Closed ganler closed 2 years ago

ganler commented 2 years ago

Paper Summary

This paper leverages Reinforcement Learning (RL) to iteratively generate the seemingly optimal schedule for tensor programs. The computing model of domain-specific tensor computing languages like Halide and Tensor IR has separate modelling of the computing logic (program) and optimizations (scheduling). Given a program, tensor compilers aim at generating high-performance schedules targeting desired performance on a specific platform. Prior and recent autotuning work generates random schedules and uses learning-based techniques to predict the performance, therefore, the least-time-consuming schedule will be selected to generate target code. This paper, in addition to schedule mutation (e.g., change split sizes, reorder the loop structure, vectorized the loops, insert temporary buffers, and thread parallelism), uses RL to iteratively predict the sub-optimal schedule of the current stage given a group of scheduling candidates (i.e., beam search). The RL model will predict its runtime and the fastest schedule will be recorded. In this way, a pipeline with N stages, if we create M samples for each, the complexity is O(N x M) rather than O(M^N).
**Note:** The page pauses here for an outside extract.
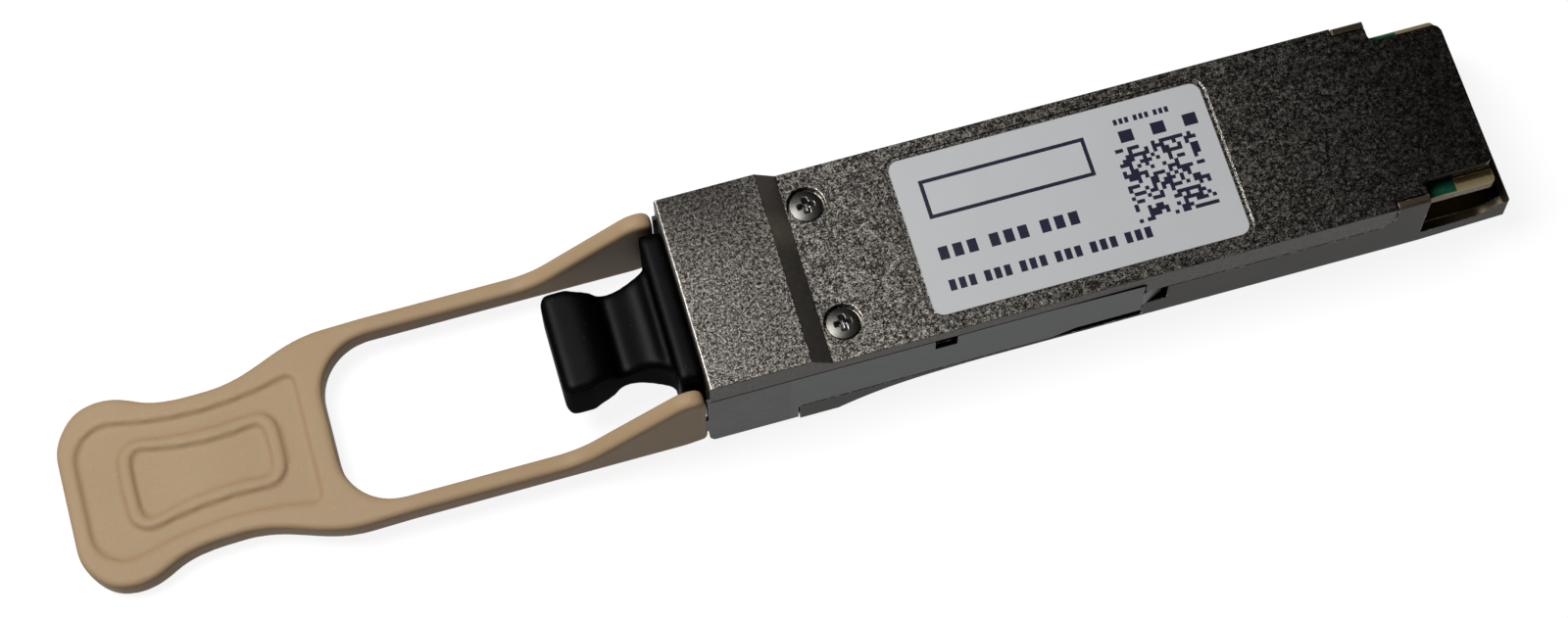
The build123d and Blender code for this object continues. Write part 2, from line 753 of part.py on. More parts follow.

In their feature engineering, there're 3 categories of features: 1) FLOPs, integer operations, and memory accessing patterns; 2) # vectorization, # unique cache lines accessed, # bytes read & written, etc; 3) derived feature based on original features (e.g., the ratio of vectorization instructions); The model used is a Bi-LSTM. From the experimental results, it outperforms TVM & Halide by 2.6× over Halide and 1.5× over TVM.